Originally published June 8, 2010
Jeff Gray prepared for the game like any other. He was in the middle of a breakout season for the Red Sox. The reliever had appeared in 50 games for Boston, posting a stellar 2.34 ERA.
But, as he spoke with friend and teammate Daryl Irvine before this July 30, 1991 game, all that would end.
"I was talking to Daryl and all of a sudden, my nose started burning something fierce. It was like it was on fire, but there was no fire," Gray told the Los Angeles Times in November 1991. "I splashed some water on it, but that didn't help. All of a sudden, my legs left me and I was gone."
Gray was suffering a stroke. Right there in the locker room. Rushed to the hospital, he would survive. He would also recover, and try a comeback. But he would never pitch in a game again.
That day in July 1991 came after a professional career that spanned seven seasons, three of those with appearances in the majors.
Gray's career began with the Phillies system, signed by the club as an amateur free agent.
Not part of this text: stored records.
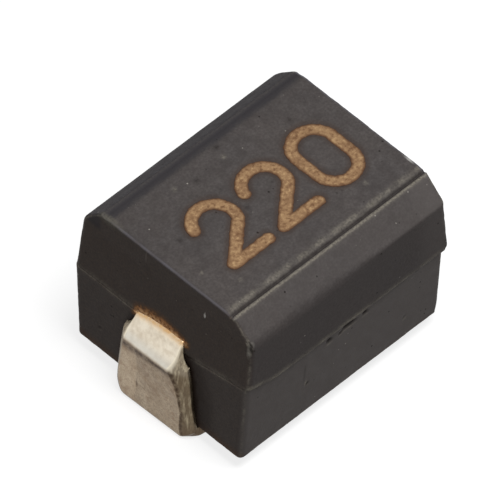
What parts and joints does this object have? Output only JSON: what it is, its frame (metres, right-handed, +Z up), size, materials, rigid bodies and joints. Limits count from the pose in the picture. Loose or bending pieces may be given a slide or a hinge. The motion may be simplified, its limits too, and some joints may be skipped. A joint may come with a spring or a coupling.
{
  "type": "shielded smd inductor",
  "caption": "Moulded, magnetically shielded chip inductor: black resin block with chamfered long edges, folded tin-plated end terminals and a ferrite core and winding inside.",
  "frame": {"origin": "centre of the footprint, on the plane that the two solder feet rest on", "axes": "+X along the length from the left terminal to the right one, +Z up out of the marked top, +Y across the width towards the tops of the figures"},
  "size_m": [0.0032, 0.0024, 0.0022],
  "materials": {
    "moulding_resin": "matte black filled epoxy, finely grained, slightly rubbed along its edges",
    "laser_marking": "rough ochre-brown laser-burnt resin",
    "tinned_strip": "satin matt-tin plating over a copper alloy strip, faint rolling grain and handling scratches",
    "core_ferrite": "sintered ferrite, dark grey",
    "enamelled_wire": "clear enamel over copper",
    "sleeve_ferrite": "ground ferrite, dark grey",
    "core_adhesive": "cured epoxy adhesive, pale amber",
    "weld_metal": "remelted tin and copper, dull"
  },
  "bodies": {
    "root": {"moulded_body": "moulding_resin", "value_mark": "laser_marking", "left_terminal": "tinned_strip", "right_terminal": "tinned_strip", "drum_core": "core_ferrite", "winding": "enamelled_wire", "shield_sleeve": "sleeve_ferrite", "left_core_bond": "core_adhesive", "right_core_bond": "core_adhesive", "left_wire_weld": "weld_metal", "right_wire_weld": "weld_metal"}
  },
  "joints": []
}
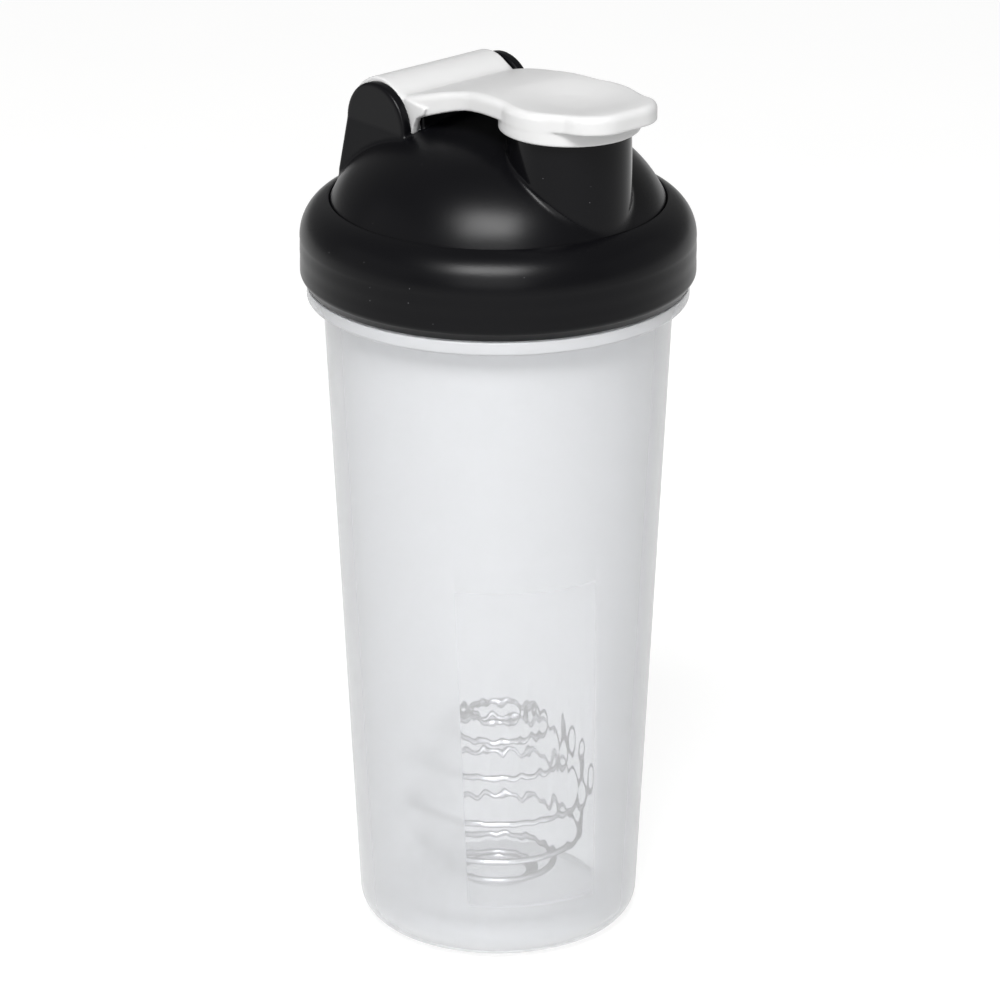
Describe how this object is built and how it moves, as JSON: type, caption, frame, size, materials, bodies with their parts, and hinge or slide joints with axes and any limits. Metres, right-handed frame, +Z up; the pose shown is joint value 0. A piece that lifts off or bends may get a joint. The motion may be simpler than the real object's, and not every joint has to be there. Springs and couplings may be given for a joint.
{
  "type": "protein shaker bottle",
  "caption": "Tapered frosted shaker cup with a screw lid, drinking spout, flip cap and loose wire whisk ball.",
  "frame": {"origin": "centre of the foot ring, on the surface that the bottle stands on", "axes": "+Z up along the cup's axis, -Y towards the drinking spout, +Y towards the cap's hinge, X along the hinge"},
  "size_m": [0.0961, 0.096, 0.2202],
  "materials": {
    "frosted_polypropylene": "frosted translucent, moulded",
    "black_polypropylene": "satin, moulded, with a glossy spout",
    "white_polypropylene": "satin, moulded",
    "silicone": "matt, moulded",
    "stainless_wire": "drawn and polished"
  },
  "bodies": {
    "cup": {"cup": "frosted_polypropylene"},
    "lid_seal": {"lid_seal": "silicone"},
    "lid": {"lid": "black_polypropylene"},
    "flip_cap": {"flip_cap": "white_polypropylene", "spout_stopper": "silicone"},
    "whisk_ball": {"whisk_ball": "stainless_wire"}
  },
  "joints": [
    {"name": "lid_lift", "type": "slide", "parent": "cup", "child": "lid_seal", "axis": [0, 0, 1], "range_m": [0, 0.024]},
    {"name": "lid_turn", "type": "hinge", "parent": "lid_seal", "child": "lid", "pos_m": [0, 0, 0.1844], "axis": [0, 0, 1], "range_deg": [0, 720]},
    {"name": "cap_flip", "type": "hinge", "parent": "lid", "child": "flip_cap", "pos_m": [0, 0.0228, 0.2062], "axis": [-1, 0, 0], "range_deg": [0, 165]},
    {"name": "ball_shake", "type": "slide", "parent": "cup", "child": "whisk_ball", "axis": [0, 0, 1], "range_m": [0, 0.1]}
  ],
  "couplings": [
    {"joint": "lid_lift", "follows": "lid_turn", "m_per_rad": 0.0019099}
  ]
}
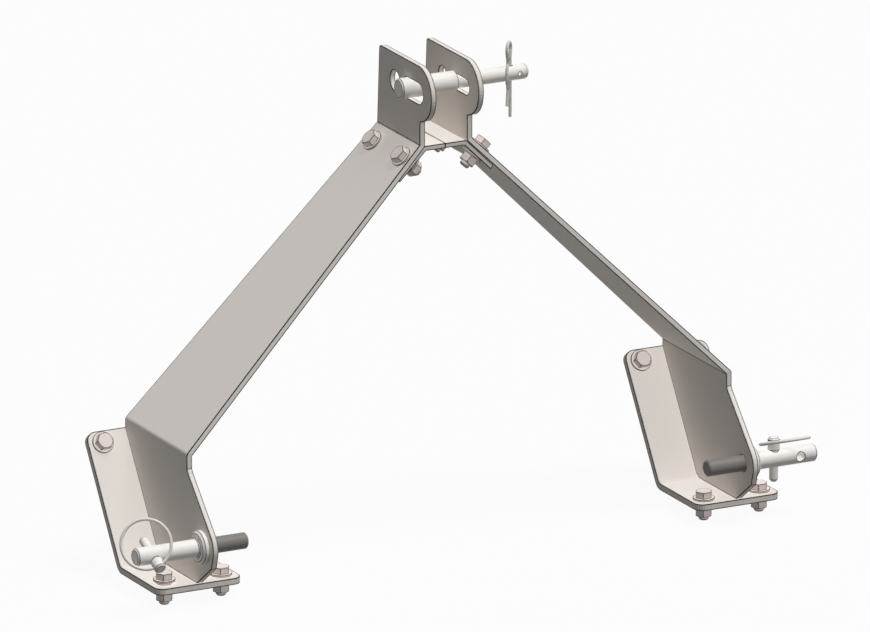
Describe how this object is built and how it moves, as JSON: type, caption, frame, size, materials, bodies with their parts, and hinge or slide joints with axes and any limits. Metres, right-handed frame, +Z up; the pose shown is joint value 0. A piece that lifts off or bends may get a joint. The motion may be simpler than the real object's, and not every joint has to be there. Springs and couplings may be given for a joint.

After two seasons there, he was sent on to the Reds in a four player deal that sent Tom Hume and Gary Redus to the Phillies.
With the Reds system, Gray was sent to AA Vermont for 1986, then AAA Nashville for 1987. With Vermont, Gray struck out three while getting the final six outs to preserve a Vermont playoff win. Vermont went on to the title, beating Reading. Gray would stumble in the ninth inning of the clinching game, but Vermont held on.
He made Cincinnati in June 1988, pitching in five games with a 3.86 ERA. His final game with the Reds, he gave up two runs.
Gray made the Red Sox in 1990 after a stint back with the Phillies. He pitched in 44 games for Boston that year, posting a 4.44 ERA. By 1991, Gray had come into his own.
Then came the stroke. He was released from the hospital by Aug. 8, but his recovery was just beginning. And his goal was a full recover, with a return to the mound.
By spring 1992, Gray's progress was unmistakable, according to the Boston Globe. He went from not being able to even hold a baseball, to throwing at 70 mph.
"All I know," Red Sox GM Lou Gorman told The Globe, "is that seeing him five months ago, you'd have said recovery was impossible, it couldn't happen. If you see him now, you say he's got a chance."
Gray returned again for spring training 1993. He had a strong showing, and the Red Sox increased his work, but he never made it back. He officially abandoned his comeback hopes in January 1994.
The Times ended its November 1991 article with Gray talking about his rehabilitation, and what turned out to be Gray's unreachable goal.
"Pretty much every waking hour of my day is spent trying to get rid of this," Gray told The Times. "The doctor says he thinks I'm going to be normal and my goal is to go to spring training and participate completely. I don't know if I'll be ready to do that, but that's my goal. We're looking toward the future."